Easylist goes by the recommendations for Adblock Plus - use specific filters and avoid regular expressions. This allows the filter list to be processed very fast. And the whitelisting entries are mostly due to the fact that some sites started to serve regular content through known advertising sites.
Have a look at the Filterset.G whitelist (http://pierceive.com/filtersetg/whitelist-beta/) - now that’s scary…
Comment by Wladimir Palant — January 15, 2007 @ 3:14 pm
“Dangerous”? That’s a bit harsh don’t you think?
The EasyList is fairly aggressive because users want it that way … and “yes” there will be an occasional ‘burp’ in what it blocks. But considering the amount of users the EasyList has, problems have been very minimal at best and false-positives have been addressed NOT mainly through whitelisting, but rather through a rewrite of the filtering strings.
You wrote:
“Evidence that the creators know of its greedy nature is their inclusion of a 20+ item whitelist to manually compensate what was initially blocked.”
The irony of your statement is that your first proposed filter string:
/(\b|_)ad(x|s?)(\b|_)/
…is EXACTLY why about 80% of those whitelist strings exist. Most of the whitelistings are for video players served thru an “ad” string. The whitelists allow the player to function correctly on some very MAJOR sites without having to remove the broader generic filter strings like */ads/* or *//ads.*. And I don’t have to whitelist the ENTIRE page. The EasyList works quite well this way. Try watching news video at FoxNews, MSN, Forbes, etc with just that one filter string that you proposed …. you will have a whitelist larger than mine with just that one string.
You wrote:
” … resulting in occasional broken pages and/or pages that dead-end because adblock has removed the “Next” button.”
I don’t know what ‘next’ button you are talking about. Things like this could occasionally happen, but I currently have no reports of any big problem with things like that … and if someone did have a problem, I would hope that they would bring it to my attention. These things are usually fixed as fast as I can fix them when they occur. Trying to keep pages free of ads without interrupting a user’s surfing experience is no small task … but I love doing it and devote a lot of my time to it. :-)
ps: Adblock Plus does NOT have a problem with large filter lists as long as they follow the simple expression ’shortcut’ rules. So using string totals is irrelevant to ABP’s operation. I increased the filter size because it does not take any noticeable performance hit.
Sincerely:
rick752 - ABP EasyList/EasyElement author.

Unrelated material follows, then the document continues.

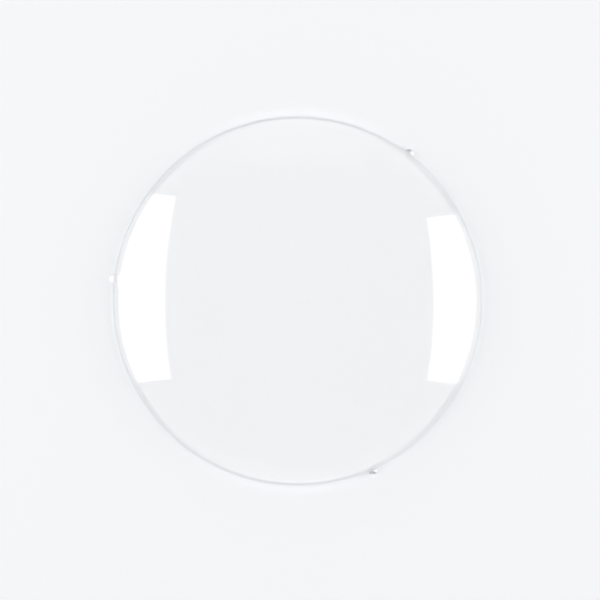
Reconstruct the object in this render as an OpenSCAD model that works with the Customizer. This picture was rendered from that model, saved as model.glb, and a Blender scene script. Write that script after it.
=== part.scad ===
// Shallow domed laboratory dish (watch glass) with three small glass nubs fused to its rim.
// It lies dome up on the flat undersides of the nubs, which hold the rim just clear of the bench.
// Millimetres, +Z up. The origin is the dish's axis, on the bench plane under the nubs.

/* [Dish] */
// Outer diameter of the rim, without the nubs
rim_d = 100; // [80:1:120]
// Radius of curvature of the outer (upper) face of the dome
dome_r = 125; // [110:1:150]
// Thickness of the glass
glass_t = 2.0; // [1.8:0.1:2.2]
// Gap between the underside of the rim and the bench
rim_gap = 0.2; // [0.1:0.05:0.3]

/* [Nubs] */
// Radius of a nub, seen from above
nub_r = 1.4; // [1.2:0.05:1.5]
// Height of a nub over the bench
nub_h = 1.9; // [1.8:0.05:2.0]
// Radius of the rounding round a nub's top and underside
nub_round = 0.8; // [0.5:0.05:0.85]
// Direction of the left nub, from +X
nub_left_deg = 173.2; // [160:0.1:190]
// Direction of the upper right nub, from +X
nub_upper_deg = 52.8; // [40:0.1:70]
// Direction of the lower right nub, from +X
nub_lower_deg = -66; // [-80:0.1:-50]

/* [Hidden] */
edge_r = glass_t / 2;
// height of the middle of the round rim
edge_z = rim_gap + edge_r;
// distance of the middle of the round rim from the axis
edge_x = rim_d / 2 - edge_r;
// radius of the middle of the glass, and the half angle of the cap
mid_r = dome_r - edge_r;
cap_a = asin(edge_x / mid_r);
// height of the centre of curvature
dome_z = edge_z - mid_r * cos(cap_a);
// the wedge that bounds the cap in section
wedge_l = dome_r * 1.2;
// a nub's centre stands on the rim's outer circle
nub_c = rim_d / 2 + 0.03;
glass_tint = [0.80, 0.90, 0.88, 0.35];

// The glass in section, right of the axis: two concentric arcs and the round rim.
module dish_section() {
    intersection() {
        translate([0, dome_z])
        difference() {
            circle(r = dome_r, $fn = 1440);
            circle(r = dome_r - glass_t, $fn = 1440);
        }
        translate([0, dome_z])
        polygon([[0, 0], [wedge_l * sin(cap_a), wedge_l * cos(cap_a)], [0, wedge_l * cos(cap_a)]]);
    }
    translate([edge_x, edge_z]) circle(r = edge_r, $fn = 96);
}

module dish_solid() {
    rotate_extrude($fn = 360) dish_section();
}

// A nub in section: flat above and below, round at the side.
module nub_section() {
    square([nub_r - nub_round, nub_h]);
    translate([0, nub_round]) square([nub_r, nub_h - 2 * nub_round]);
    translate([nub_r - nub_round, nub_round]) circle(r = nub_round, $fn = 96);
    translate([nub_r - nub_round, nub_h - nub_round]) circle(r = nub_round, $fn = 96);
}

// A round pad on the rim, less what lies inside the rim, so that the two faces meet where they are fused.
module nub(deg) {
    difference() {
        rotate([0, 0, deg]) translate([nub_c, 0, 0]) rotate_extrude($fn = 96)
            intersection() {
                nub_section();
                square([nub_r * 2, nub_h]);
            }
        dish_solid();
    }
}

module dish() {
    color(glass_tint) dish_solid();
}

module nub_left() {
    color(glass_tint) nub(nub_left_deg);
}

module nub_upper_right() {
    color(glass_tint) nub(nub_upper_deg);
}

module nub_lower_right() {
    color(glass_tint) nub(nub_lower_deg);
}

dish();
nub_left();
nub_upper_right();
nub_lower_right();
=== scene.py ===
import math

import bpy
import numpy as np
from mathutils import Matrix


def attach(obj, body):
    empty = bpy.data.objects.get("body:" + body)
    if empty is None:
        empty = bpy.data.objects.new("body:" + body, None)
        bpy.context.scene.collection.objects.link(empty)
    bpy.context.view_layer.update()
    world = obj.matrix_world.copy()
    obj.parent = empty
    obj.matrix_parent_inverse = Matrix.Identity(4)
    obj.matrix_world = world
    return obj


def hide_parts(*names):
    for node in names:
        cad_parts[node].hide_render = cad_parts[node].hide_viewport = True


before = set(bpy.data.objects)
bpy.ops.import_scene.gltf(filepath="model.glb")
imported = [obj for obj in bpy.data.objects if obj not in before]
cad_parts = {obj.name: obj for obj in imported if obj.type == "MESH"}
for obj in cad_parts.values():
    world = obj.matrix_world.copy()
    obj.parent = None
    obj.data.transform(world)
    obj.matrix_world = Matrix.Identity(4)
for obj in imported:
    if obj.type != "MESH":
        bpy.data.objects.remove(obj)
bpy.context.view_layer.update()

# ---------------------------------------------------------------- sizes, in metres, as in the CAD
RIM_R = 0.050
DOME_R = 0.125
T = 0.002
GAP = 0.0002
E = T / 2  # radius of the rim's round
EZ = GAP + E
EX = RIM_R - E
MID_R = DOME_R - E
CAP_A = math.asin(EX / MID_R)
DZ = EZ - MID_R * math.cos(CAP_A)  # centre of the dome's arcs

NUB_R = 0.00137
NUB_C = RIM_R + 0.00003
LUG_K = 0.00025  # how soft the edge of a lug's top is
LOW_K = 0.0004  # and that of the flat that it stands on
FACE_TILT = math.radians(22.5)  # slope of the pressed side
FACE_AT = 0.00005  # where it starts, out from the lug's middle
FACE_Z = 0.00168
# name: angle, relative width, side of the pressed face, blend into the rim
NUBS = {
    "nub_left": (173.2, 1.00, -1, 0.00030),
    "nub_upper_right": (52.8, 1.05, 1, 0.00040),
    "nub_lower_right": (-66.0, 1.00, 1, 0.00040),
}
WIN = math.radians(3.4)  # half width of the patch of rim that a lug is pulled from

# ---------------------------------------------------------------- the dish's section
# A point of the section is given by its arc length b along the glass, counted from the outermost
# point of the rim, positive up over the dome and negative round under the rim and up inside.
B_TOP = E * (math.pi / 2 - CAP_A)  # the rim's round meets the outer arc
B_APEX = B_TOP + DOME_R * CAP_A
B_LOW = -E * (math.pi / 2 + CAP_A)  # the rim's round meets the inner arc
R_IN = DOME_R - T
B_IN = B_LOW - R_IN * CAP_A
WIN_HI = B_TOP + 0.0030
WIN_LO = B_LOW - 0.0010


def section(b):
    """(r, z, nr, nz) of the section at arc length b."""
    if b > B_TOP:
        a = CAP_A - (b - B_TOP) / DOME_R
        return DOME_R * math.sin(a), DZ + DOME_R * math.cos(a), math.sin(a), math.cos(a)
    if b < B_LOW:
        a = CAP_A - (B_LOW - b) / R_IN
        return R_IN * math.sin(a), DZ + R_IN * math.cos(a), -math.sin(a), -math.cos(a)
    a = b / E
    return EX + E * math.cos(a), EZ + E * math.sin(a), math.cos(a), math.sin(a)


def spaced(a, b, step):
    n = max(1, int(math.ceil(abs(b - a) / step)))
    return [a + (b - a) * i / n for i in range(n)]


ROWS = (
    spaced(B_APEX - 0.0004, WIN_HI, 0.0012)
    + spaced(WIN_HI, B_TOP, 0.00010)
    + spaced(B_TOP, B_LOW, 0.00007)
    + spaced(B_LOW, WIN_LO, 0.00010)
    + spaced(WIN_LO, B_IN + 0.0004, 0.0012)
    + [B_IN + 0.0004]
)
ROW_HI = ROWS.index(WIN_HI)
ROW_LO = ROWS.index(WIN_LO)


def ring_angles():
    """Angles of the dish's meridians: close together across each lug, wider elsewhere."""
    cuts = sorted(math.radians(v[0]) % (2 * math.pi) for v in NUBS.values())
    out, spans = [], []
    for i, c in enumerate(cuts):
        nxt = cuts[(i + 1) % 3] + (2 * math.pi if i == 2 else 0)
        n = 76
        out += [c - WIN + 2 * WIN * k / n for k in range(n)]
        m = int(math.ceil((nxt - c - 2 * WIN) / math.radians(1.0)))
        out += [c + WIN + (nxt - c - 2 * WIN) * k / m for k in range(m)]
    return out


ANG = ring_angles()
N_WIN = 76


def window(deg):
    """First and last meridian of a lug's patch."""
    a = math.radians(deg) % (2 * math.pi) - WIN
    i = min(range(len(ANG)), key=lambda k: abs(ANG[k] - a))
    return i, i + N_WIN


def new_object(name, verts, faces, slots, marks, sharp=()):
    me = bpy.data.meshes.new(name)
    me.from_pydata(verts, [], faces)
    for s in slots:
        me.materials.append(s)
    me.polygons.foreach_set("material_index", marks)
    me.polygons.foreach_set("use_smooth", [True] * len(me.polygons))
    if sharp:
        want = set(sharp)
        me.attributes.new("sharp_edge", "BOOLEAN", "EDGE")
        flags = [tuple(sorted(e.vertices)) in want for e in me.edges]
        me.attributes["sharp_edge"].data.foreach_set("value", flags)
    me.update()
    ob = bpy.data.objects.new(name, me)
    bpy.context.scene.collection.objects.link(ob)
    return ob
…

Comment by rick752 — January 15, 2007 @ 5:18 pm
I’m not sure who you’re writing for. Are you targetting end-users or filter subscription maintainers? If the former, then they’re not spending time figuring out the best way to create filters. If the latter, then EasyList is the way it is because it’s optimized for the way Adblock Plus works. You can read all about it on adblockplus.org where excellent documentation is maintained and Wladimir explains in his blog which filters work best. I think you’re still used to Adblock’s filter style where regular expressions are preferred and people try to cram as many rules as they can in one expression. That is bad form for Adblock Plus because those types of filters are slower and make debugging harder.
Comment by Stupid Head — April 20, 2007 @ 1:36 pm